Wir Freie Demokraten sehen die Herausforderungen denen die beruflichen Schulen durch den Wandel in der Gesellschaft und in der Arbeitswelt gegenüberstehen. Ziel muss sein, ein dichtes Netz an wohn- und ausbildungsplatznahen Berufsschulen zu erhalten, um die logistischen Hindernisse für Ausbildungswillige gering zu halten. Um Standorte in der Fläche zu sichern, braucht es auch Alternativen zum herkömmlichen Präsenzunterricht.

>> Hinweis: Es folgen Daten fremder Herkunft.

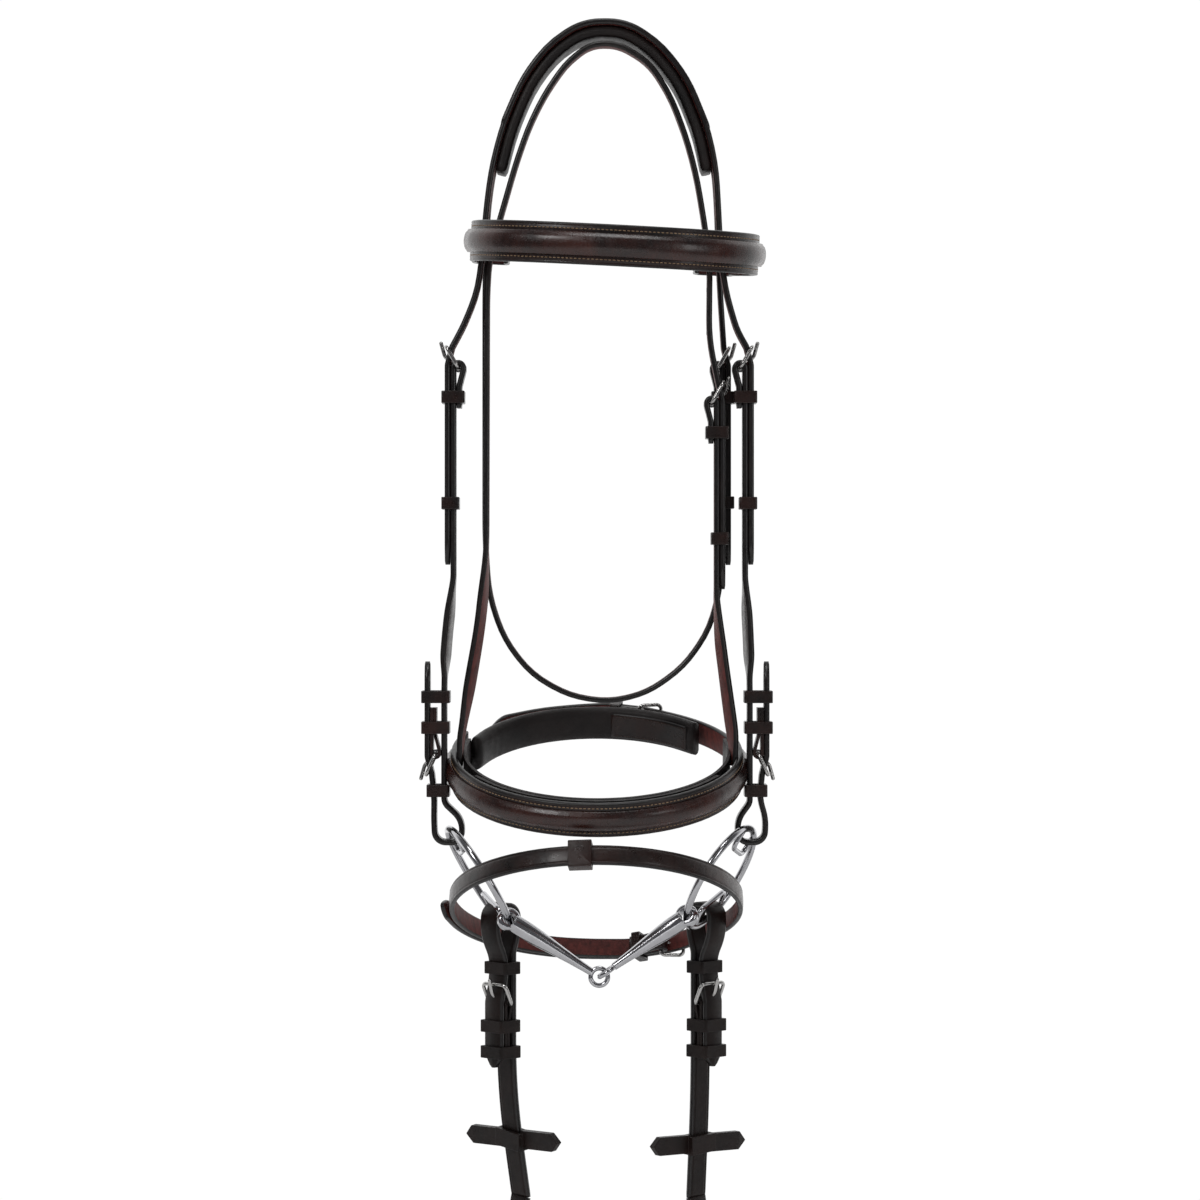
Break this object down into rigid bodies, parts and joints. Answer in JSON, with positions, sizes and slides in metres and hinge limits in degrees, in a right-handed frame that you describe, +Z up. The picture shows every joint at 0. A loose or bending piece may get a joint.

Wir fordern daher ein Konzept für die Berufsschulen, das die Zusammenarbeit der Schulen untereinander verbessert, die schulische Ausbildung flexibilisiert bzw. modularisiert, mehr digitale und hybride Beschulungsmöglichkeiten vorsieht und berufliche Schulen zu einem Anker in der jeweiligen Region ausbaut. Bei der Erarbeitung und Umsetzung müssen alle an der beruflichen Bildung beteiligten Akteure miteinbezogen werden. Um diese Herausforderung nachhaltig bewältigen zu können, halten wir das aktuelle Konzept der "zukunftsfähigen Berufsschule" für nicht ausreichend.

Die Linke Hessen sieht das Projekt „zukunftsfähige Berufsschule“ sehr kritisch, da es die Zusammenlegung von Standorten beinhaltet. Dies bedeutet für bestimmte Ausbildungsberufe, dass das schulische Angebot in der Region ggf. wegfällt. Wir wollen aber alle Standorte erhalten.